Two creeks feed the lake, Snowden Creek and Nigothoruk Creek. Nigothoruk Creek has three waterfalls, collectively called the Snowden Falls. There is no vegetation in the lake itself because the water is slightly acidic. Its maximum depth is 51 m and, due to the minimal sunlight falling on it, together with the snow-melt which feeds it, it remains cold throughout the year.

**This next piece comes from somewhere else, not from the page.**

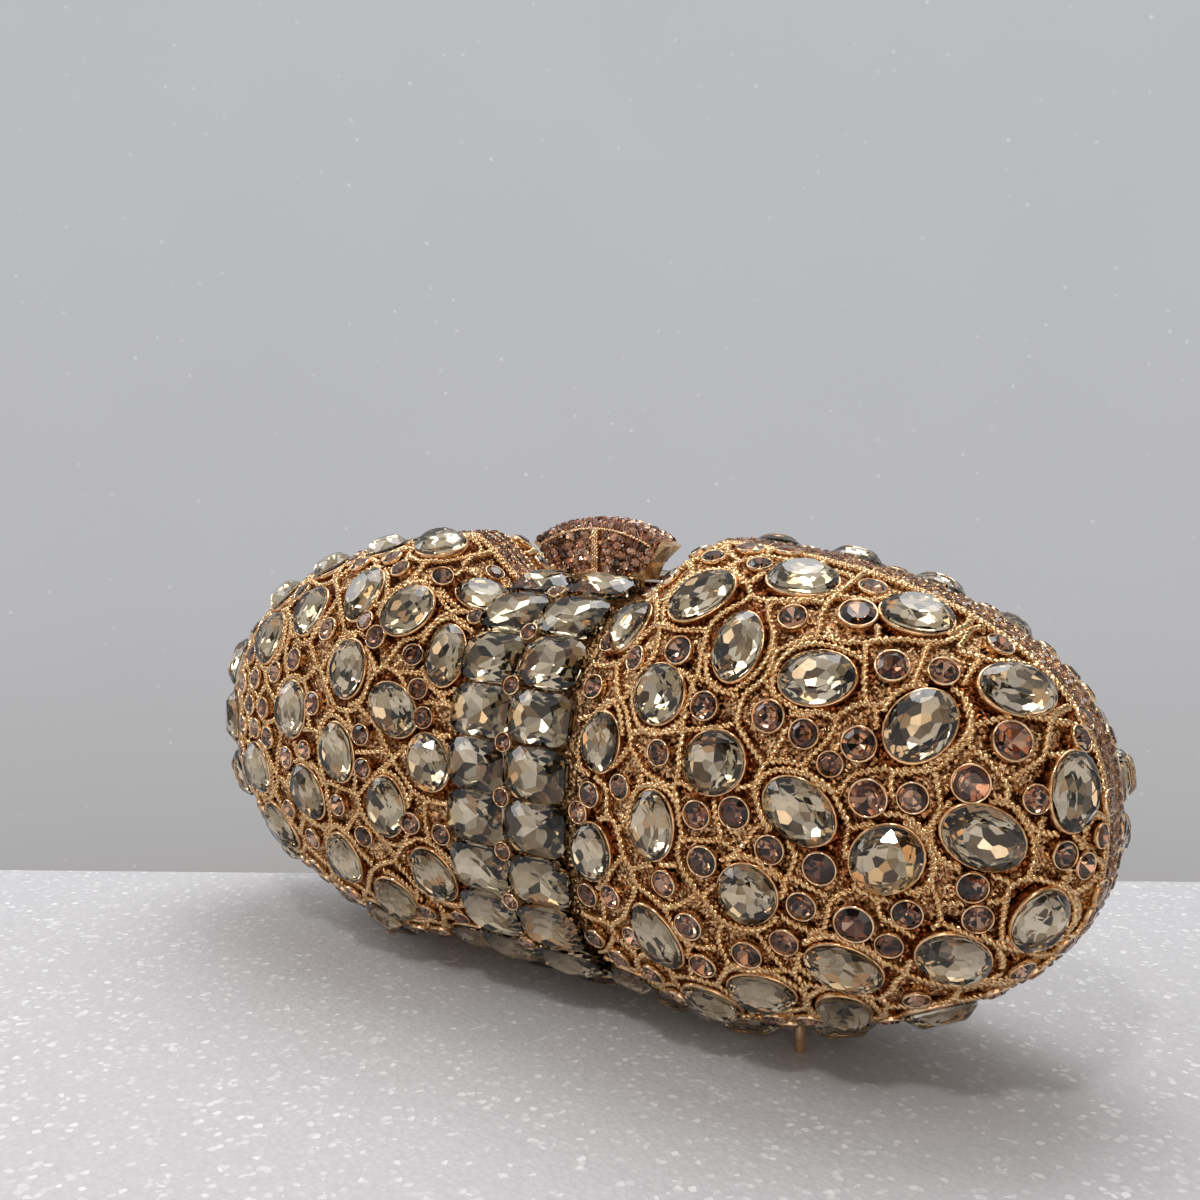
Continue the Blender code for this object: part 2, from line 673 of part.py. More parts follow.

==Traditional custodians==
Tali Karng lies in the traditional lands of the Gunai Kurnai people, who hold it as a sacred place. In keeping with their law, uninitiated Aboriginal people are forbidden to visit the lake. Young Kurnai visit the lake with elders as part of initiation. They walk to the lake from the downstream and leave upstream, travel the Wellington high plains to Moroka, and down the valley to the Blue Pool near Briagolong, making the connection to the two important places. The journey takes at least four days. The Gunai Kurnai are, however, tolerant of non-indigenous people visiting Tali Karng provided they treat the area with respect. That includes requesting visitors not to camp at the lake. Visitors are asked to camp either above the lake at the southern end of the Wellington Plains or below the lake in the Valley of Destruction along the Wellington River.

==Recreation activities==

===Camping===
The most popular camping area has traditionally been the western end of the lake, where there are large grassy areas. Camping is also possible at the eastern end, although that area is hard to access. Water from the lake must be boiled, although water coming from the side creeks is drinkable. Fires are not permitted near the lake so all campers must be equipped with a fuel stove.

Camping at the lake is now discouraged and alternative camping, with basic facilities, is available at Nyimba campsite, near the site of the former Riggall Hut at the southern end of the Wellington Plains. Campfires are allowed there and water is generally available from a nearby creek. There is also informal camping along the Wellington River below the lake. Permits are not required.

The area can be quite crowded at Easter, Melbourne Cup Weekend and other holidays, but compared to other areas in the Alps, which are accessible by motor vehicles, it is a peaceful location.

===Access===
Tali Karng is difficult to access, with the quickest route, from MacFarlanes Saddle via the Wellington Plains track, involving a hard five-hour walk. That includes an 800 m descent, either via the Gillios Track or the Riggalls Spur track. Riggalls Spur has the only view of the lake from Echo Point, but is a little overgrown. Alternative access to the lake is by a 15 km walk up the Wellington River. That necessitates 15 river crossings, and can be quite dangerous, particularly under high river conditions. The final passage through the Valley of Destruction can be particularly challenging, given the small boulders which must be traversed. That is a difficult area for camping, with space only for small tents.

A further access route approaches via Mount Margaret, which begins a short distance from Licola.

The bushfires of December 2006 burnt much of the surrounding forest although, as of January 2008, regrowth was well under way. Trees along the Wellington Plains track had not re-grown as well due to the exposed nature of the area, so there is little shade on that section of walk. All approaches are now open.

===Surrounding attractions===
Although the lake itself is likely to be the focus of a bushwalk, the surrounding high plains are also of interest. Mount Spion Kopje, about 3.7 km to the north east, is one of the higher nearby mountains, and provides an excellent view over much of Gippsland from its dolerite-capped summit. The Wellington Plains offer expansive views, as does Mount Wellington.